A roda de capoeira aconteceu por volta das 13h com a presença de várias crianças do morro: “Pra mim é incrível participar dessa roda porque eu comecei aqui em 96, quando eu tinha 16 anos. E hoje estou com o mestre batata. É muito satisfatório ver essa molecada brincando hoje, conhecendo a capoeira”, disse o morador e professor de capoeira, Rogério Silva, 35 anos. O Núcleo Providência do Centro Cultural de Capoeira Ventre Livre funciona na Providência há mais de 20 anos.
Juliana Melo, 27 anos, diretora e atriz do grupo Efeito Urbano, também gostou da iniciativa do festival e afirma: “É unindo forças que a gente consegue chegar a algum lugar”. O grupo Efeito Urbano foi criado em 2011 e é formado por jovens moradores da Providência.

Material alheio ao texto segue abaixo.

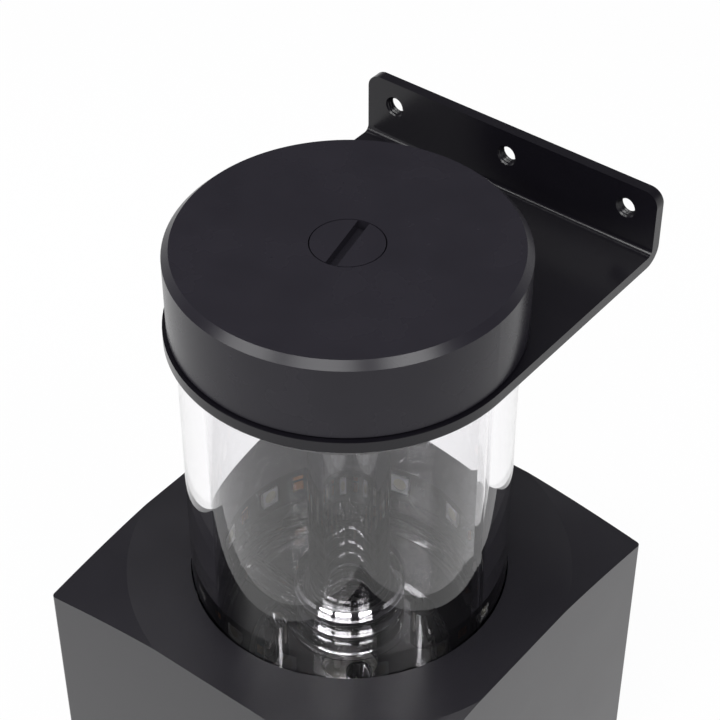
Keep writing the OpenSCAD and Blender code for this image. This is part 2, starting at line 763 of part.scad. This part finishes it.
// Laminated ring with one pole for each coil
module stator_core() {
    color("#6c6d73") difference() {
        union() {
            translate([0, 0, z_stator]) ring(stator_r, stator_r - back_iron, stator_h);
            coil_places() translate([cup_r, -pole_w / 2, z_stator + 2])
                cube([stator_r - cup_r - back_iron / 2, pole_w, stator_h - 4]);
        }
        translate([0, 0, z_pump]) sphere(r = cup_r + cup_wall + 0.1);
    }
}

module coil_places() {
    for (i = [0 : coil_count - 1]) rotate([0, 0, i * 360 / coil_count]) children();
}

// Coils round the poles, between the cup and the outer ring
module stator_coils() {
    coil_r = cup_r + 1.8;
    coil_end = sqrt(pow(stator_r - back_iron, 2) - pow(coil_w / 2, 2)) - coil_gap;
    slot_w = pole_w + 2 * coil_gap;
    color("#b5642c") coil_places() difference() {
        translate([coil_r, -coil_w / 2, z_stator + 0.4])
            cube([coil_end - coil_r, coil_w, stator_h - 0.8]);
        translate([cup_r, -slot_w / 2, z_stator + 2 - coil_gap])
            cube([stator_r - cup_r, slot_w, stator_h - 4 + 2 * coil_gap]);
        translate([0, 0, z_pump]) sphere(r = cup_r + cup_wall + 0.15);
    }
}

// Motor housing with a clamping flange and two grooves in its back
module motor_housing() {
    flange_r = motor_flange_d / 2;
    bevel = 3;
    color("#1c1c20") difference() {
        rotate_extrude() polygon([
            [0, z_motor], [motor_d / 2 - bevel, z_motor], [motor_d / 2, z_motor + bevel],
            [motor_d / 2, z_pump - motor_flange_t], [flange_r, z_pump - motor_flange_t],
            [flange_r, z_pump - hair], [0, z_pump - hair]
        ]);
        translate([0, 0, z_pump - cup_wall - hair]) cylinder(r = flange_r - 3 + thread_slip, h = 2);
        translate([0, 0, z_motor + motor_wall]) cylinder(r = motor_d / 2 - motor_wall, h = motor_h);
        translate([0, dial_y, z_motor - 1]) cylinder(d = dial_d + 2 * slip, h = motor_wall + 2);
        for (k = [0.2, 0.44]) translate([0, 0, z_motor - eps]) ring(k * motor_d, k * motor_d - 1.4, 0.8);
    }
}

module driver_board() {
    color("#1f5a38") translate([0, 0, z_motor + 5]) difference() {
        cylinder(r = motor_d / 2 - motor_wall - 0.2, h = driver_board_t);
        translate([0, dial_y, -1]) cylinder(d = dial_stem_d + 2 * thread_slip, h = driver_board_t + 2);
    }
}

// Speed dial in the motor's back, turned with a screwdriver
module speed_dial() {
    slot = 1;
    color("#b3262b") translate([0, dial_y, z_motor]) difference() {
        union() {
            translate([0, 0, -0.6]) cylinder(d = dial_d, h = motor_wall + 1.2);
            translate([0, 0, motor_wall + 0.5]) cylinder(d = dial_stem_d, h = 3);
        }
        translate([-dial_d / 2 - 1, -slot / 2, -slot]) cube([dial_d - 0.1, slot, slot + 0.6]);
    }
}

module pump_seal() {
    color("#101012") translate([0, 0, z_pump + seal_d / 2]) o_ring(motor_seal_r, seal_d - 2 * hair);
}

// Places of the clamp screws, round the axis
module clamp_places() {
    for (i = [0 : clamp_count - 1]) rotate([0, 0, (i + 0.5) * 360 / clamp_count])
        translate([clamp_screw_r, 0, 0]) children();
}

module clamp_ring() {
    z_low = z_pump - motor_flange_t - clamp_t;
    color("#2c2c32") difference() {
        union() {
            translate([0, 0, z_low]) ring(clamp_d / 2, motor_d / 2 + slip, clamp_t);
            translate([0, 0, z_low]) ring(clamp_d / 2, motor_flange_d / 2 + slip, clamp_t + motor_flange_t);
        }
        clamp_places() translate([0, 0, z_low - 1])
            cylinder(d = clamp_screw_d + 2 * thread_slip, h = clamp_t + motor_flange_t + 2);
    }
}

module clamp_screws() {
    z_low = z_pump - motor_flange_t - clamp_t;
    color("#a4a5aa") clamp_places() translate([0, 0, z_low])
        cap_screw(clamp_screw_d, clamp_t + motor_flange_t + clamp_screw_bite);
}

// ---------------------------------------------------------------- underside

// Bottom plate with a recess for the mat, sunk screws and an opening for the dial
module bottom_plate() {
    color("#27262c") difference() {
        translate([0, 0, z_plate]) linear_extrude(plate_t) round_square(base_w, edge_r);
        translate([0, 0, z_plate - 1]) linear_extrude(mat_recess + 1)
            round_square(mat_w + 2 * slip, mat_corner_r);
        corners(base_screw_x) translate([0, 0, z_plate - 1]) {
            cylinder(d = base_screw_d + 2 * thread_slip, h = plate_t + 2);
            cylinder(r = base_head_r + slip, h = base_head_z - z_plate + 1);
        }
        translate([0, dial_y, z_plate - 1]) cylinder(d = dial_d + 3, h = plate_t + 2);
    }
}

module bottom_screws() {
    color("#8f9096") corners(base_screw_x) difference() {
        union() {
            translate([0, 0, base_head_z])
                cylinder(d = base_screw_d, h = z_housing - base_head_z + base_screw_bite);
            translate([0, 0, base_head_z - base_head_h]) cylinder(r = base_head_r, h = base_head_h);
        }
        translate([0, 0, base_head_z - base_head_h - eps]) cylinder(r = 1.45, h = 1.3, $fn = 6);
    }
}

// Soft mat that the base stands on, with access to the screws and the dial
module rubber_mat() {
    color("#151517") difference() {
        linear_extrude(mat_t) round_square(mat_w, mat_corner_r);
        corners(base_screw_x) translate([0, 0, -1]) cylinder(r = base_head_r + 0.8, h = mat_t + 2);
        translate([0, dial_y, -1]) cylinder(d = dial_d + 3, h = mat_t + 2);
    }
}

// Grommet in the back wall, where the motor's lead comes out
module cable_grommet() {
    lip = 1.4;
    bore = 1.8;
    groove_r = grommet_d / 2 - hair;
    lip_r = groove_r + 1.2;
    wall = base_wall + hair;
    color("#121214") translate([0, base_w / 2 - base_wall, grommet_z]) rotate([-90, 0, 0])
        rotate_extrude() polygon([
            [bore, -lip], [lip_r, -lip], [lip_r, -hair], [groove_r, -hair],
            [groove_r, wall], [lip_r, wall], [lip_r - 0.6, wall + lip], [bore, wall + lip]
        ]);
}

// ---------------------------------------------------------------- nodes

fill_plug();
fill_plug_seal();
top_cap();
cap_gasket();
mounting_bracket();
tube_stopper();
stopper_seal();
glass_tube();
tube_seal();
return_pipe();
pipe_collar();
collar_seals();
light_strip();
lights();
copper_pads();
strip_resistors();
base_housing();
reservoir_floor();
floor_seal();
pump_top();
block_screws();
inlet_bush();
outlet_bush();
bush_seals();
impeller();
rotor();
rotor_magnet();
bearing_ball();
bearing_post();
rotor_cup();
stator_core();
stator_coils();
motor_housing();
driver_board();
speed_dial();
pump_seal();
clamp_ring();
clamp_screws();
bottom_plate();
bottom_screws();
rubber_mat();
cable_grommet();
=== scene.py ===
import json
import math

import bmesh
import bpy
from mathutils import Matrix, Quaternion, Vector


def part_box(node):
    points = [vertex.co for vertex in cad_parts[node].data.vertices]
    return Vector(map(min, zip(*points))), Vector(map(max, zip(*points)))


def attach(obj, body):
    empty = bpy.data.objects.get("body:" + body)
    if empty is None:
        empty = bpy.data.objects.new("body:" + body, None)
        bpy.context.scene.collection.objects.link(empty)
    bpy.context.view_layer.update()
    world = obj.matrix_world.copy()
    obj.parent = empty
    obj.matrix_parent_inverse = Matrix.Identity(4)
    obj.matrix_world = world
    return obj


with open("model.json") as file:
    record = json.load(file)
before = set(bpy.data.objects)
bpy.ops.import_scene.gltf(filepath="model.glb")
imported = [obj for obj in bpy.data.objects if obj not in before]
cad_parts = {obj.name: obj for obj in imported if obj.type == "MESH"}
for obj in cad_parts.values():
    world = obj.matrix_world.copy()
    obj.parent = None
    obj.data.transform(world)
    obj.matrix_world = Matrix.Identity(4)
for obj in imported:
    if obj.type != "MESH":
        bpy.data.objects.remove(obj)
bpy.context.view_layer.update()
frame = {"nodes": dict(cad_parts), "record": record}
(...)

Toda quarta-feira, realizam oficinas gratuitas no Galpão Gamboa, entre 18h e 20h. Misturando hip hop, performance e teatro, o grupo vai estrear seu primeiro espetáculo, Funk – Força Urbana Nacional Carioca, no dia 18 de setembro, na Arena Dicró, na Penha.
“Eu acho que a arte é uma arma do bem. Eu levo a minha dança como a minha arma do bem. Eu digo isso pra eles: ‘a dança é um detalhe pra gente trabalhar conceitos como respeito, acabar com preconceito, quebrar tabu. A arte é uma magia. Nós somos um pontinho luminoso na Providência, na região, pra trocar conhecimento e trazer a galera pro palco’”, nos conta Juliana Melo que começou a fazer dança em 2002.
A moradora do morro, Maria Lúcia, 50 anos, assistiu atenta todas as apresentações. Auxiliar de serviços gerais na UFF, Maria Lúcia atravessa a Baía da Guanabara de segunda a sexta, e aproveita os fins de semana para ficar com o marido e encontrar os vizinhos na praça: “Eu gostei muito das apresentações do hip hop, da capoeira, queria muito que tivesse sempre isso aqui no morro. Anima a gente”, disse Maria Lúcia.
A última atividade do festival foi o Cine Providência com a apresentação de 10 curtas sobre o Morro da Providência e a Zona Portuária. Os curtas exibidos foram lançados nas últimas edições do Festival 72 Horas. Alexandre Lourenço, 37 anos, morador da Cidade Nova, foi o curador da mostra que abordou questões como gentrificação, racismo, religião e infância na favela. O cine foi idealizado em 2014 e Alexandre atua no morro há dois anos: “Temos um acervo de 120 curta-metragens produzidos só aqui na Zona Portuária. Somos itinerantes e fazemos intercâmbios com outras comunidades, como a Cidade de Deus”, informa Alexandre.
O curta Olhares da Providência, produzido por Alexandre Lourenço, foi realizado no Festival 72 Horas deste ano: “Foi bacana, tivemos que escrever e produzir em 3 dias e ele foi todo feito aqui na Providência”. A exibição dos curtas mexeu com os moradores que, muitas vezes, se reconheciam na tela de exibição ou reconheciam vizinhos ou lugares do morro que foram utilizados como cenário. Muitas crianças gritaram: “É a Vera! É a Vera!”. Era a imagem da moradora, Vera Lúcia Ferreira, 48 anos, que aparecia na tela.
“E eu mesmo não me vi porque no instante em que passei eu estava atendendo um rapaz”, disse Vera Lúcia que mora e tem um bar em frente à praça da igreja. “Desde que nasci minha mãe sempre trabalhou com comércio. Nessa casa aqui eu estou há 28 anos. Minha mãe faleceu, aí eu assumi o bar sozinha”.
Vera Lúcia afirmou ter gostado da iniciativa e espera que tenha mais atividades assim no morro. Cíntia e Mônica informaram que preparam um novo espetáculo, dessa vez sobre mulheres: “A gente entende que favela é feminino. O mundo é feminino”, diz Cintia Sant’Anna. “Eu fui fazer teatro por causa da minha autoestima, e a ideia é que através do teatro a gente mostre outras possibilidades, outras opções. O teatro me mostrou outras opções, mostrou que eu poderia escolher”, disse Cintia Sant’Anna. “Eu sempre discuto com as pessoas que dizem ‘ah, todo mundo tem opção’. Não. Eu não acredito nisso. Dentro desses lugares ter uma opção que conta muito… 90% é você ser massacrado, precisar de grana e um cara te oferecer 100 reais pra fazer uma parada básica, sabe? A nossa intenção é mostrar, ‘olha, também dá pra ir por aqui’. A gente dá o que a gente tem–teatro!”.
Além de organizar o festival e ser do Bando Teatro Favela, Cíntia Sant’Anna criou com Mônica Saturnino a Associação Cultural Colombina que funciona na sua casa, ali mesmo no Morro da Providência.